Some with rational analytical minds often seem terribly scared of the strength of emotions like desire and fear and of this loss of self in the moment.  They avoid the Dionysian moment of intoxication with the 'animal'.  Perhaps they fear where they might go - that Srebenica, Satanism or BDSM are just around the corner. 

They will also use their reason to argue away the big questions of Being so as not to face them directly, perhaps so as not to face the fearful fact that these questions cannot be answered except through leaps of irrational faith.  Accepting even one small leap into the unknown might chip away insidiously at all liberal reason with potentially catastrophic consequences.

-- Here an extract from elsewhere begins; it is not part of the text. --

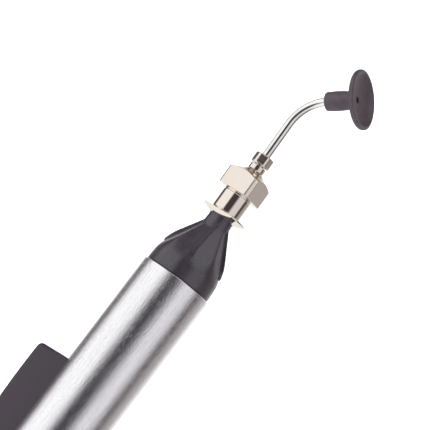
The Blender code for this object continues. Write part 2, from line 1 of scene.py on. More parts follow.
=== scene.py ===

Often they will analyse and research moments of transcendance in others but never really let go when they participate themselves - they will not stand up and hold a crowd in a political meeting, or lose themselves in orgasm, or lose space and time for a brief moment in ritual magic or religious practice and certainly never experience the  creative 'madness' that William Blake once enjoyed in a Soho street.  Politics, sex and religion are so often subjects of such earnestness for the Western liberal middle class that they are in danger of losing all sense of joy in life.

Maybe this is what being post-human will look like when the last earnest bourgeois has moved on - a final isolation of functioning reason to its rightful role as hand-maiden of the ineffable, the joyful and the irrational.  Scary stuff.